Since most of us prefer to use different tools and environments when it comes to developing applications, it’s best that we first talk about the elements that will no longer be part of the .NET Core.

For a lot of devs out there, this will be a total game-changer so let’s make sure that we cover all the important changes:

Web Forms

ASP .NET Web Forms are officially retiring with .NET 4.8. Microsoft has confirmed that ASP .NET Web Forms won’t be coming to .NET 5 and has recommended that devs switch to Blazor. Sure, there are also other alternatives to pursue like Angular, React, and VueJS.

If you are currently using ASP.NET MVC as a full-stack web app, you can continue to do so. ASP.NET Core MVC or the new Razor Pages are still acceptable solutions for quickly building web form applications without views and controllers.

However, if you are building complex apps for enterprise-level businesses, then it’s highly advisable to forget about ASP.NET Core MVC and consider migrating to Blazor, Angular, or React.

Microsoft has provided an instruction to how to migrate your entire work to Blazor, so there’s nothing standing in your way now if you’re looking to update your stack web app.


This is a bit of a shocker. Microsoft said that WCF is going to share the fate of Web Forms as far as .NET 5 is concerned. Even though there has been a lot of heated discussions whether to bring the WCF to .NET Core or not, Microsoft has eventually decided to leave in the past because their initial estimation for adapting WCF to .NET Core was 3 years ago.

As a substitute, Microsoft is promoting gRPC. The company feels that this open-source, high-performance framework can run on any RPC environment.


WWF is also getting cut. If you still rely on WWF to create applications that execute ordered business processes, like hiring candidates for specific positions, Microsoft is advising you to look at gRPC.

What’s New


Now that we have listed all the darlings that are fading into oblivion, it’s time to talk about new things that are coming with .NET 5.

The goal was to develop a unified .NET runtime and framework that can be used anywhere. The company believed that their .NET Framework wasn’t progressing as quickly as their .NET Core. The legacy code was killing it so they decided to do something about it.

Microsoft has put a lot of work into bringing the biggest and most exciting .NET Framework 4.8 APIs and features to .NET 5, along with new APIs and services. The company has invested heavily in bringing its different compilers together, taking both JIT and Mono to another level.

It's important to also mention Winforms, WPF, and UPF. Microsoft is bringing the Windows Desktop Pack to support the creation of applications that work only on Windows. The company underlined that they’re only doing this to help move legacy Winform apps into the new system. .NET Core architecture is not changing, which means that devs will be still able to use cross-platform frameworks.

Over to You

The idea behind .NET 5 was to make .NET development simpler, but also richer in every sense.
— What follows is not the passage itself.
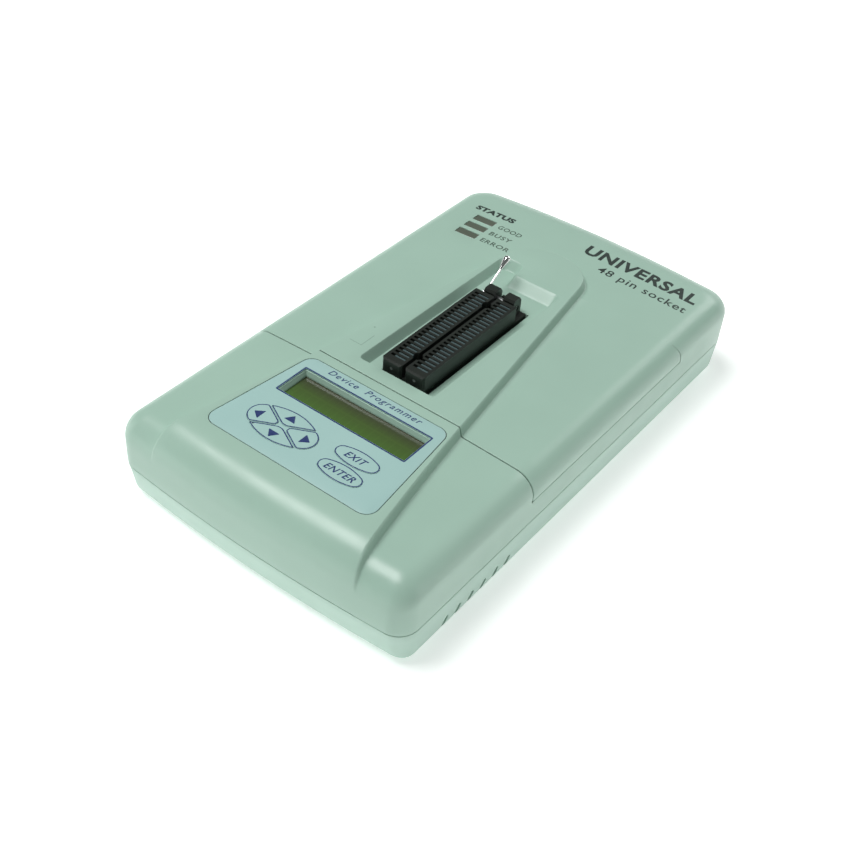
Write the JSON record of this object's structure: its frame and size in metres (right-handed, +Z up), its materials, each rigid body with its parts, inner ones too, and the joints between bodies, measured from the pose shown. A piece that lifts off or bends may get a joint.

Microsoft is determined to bring more power and functionalities to their product. All new C# versions will also be part of .NET 5.

This will make every .NET dev’s life a lot easier. The days of learning new languages for specific cases are going to become a thing of the past. Once .NET 5 launches, all you’ll need to know is C# in order to create apps that run anywhere from IoT to Cloud.

However, there will be people who’ll go through a bit of difficulties in this transition. We’re talking about those who still have products/frameworks based on WCF and Web Forms. But, even they have everything at their disposal to make the necessary migration and prepare for the new era of .NET development.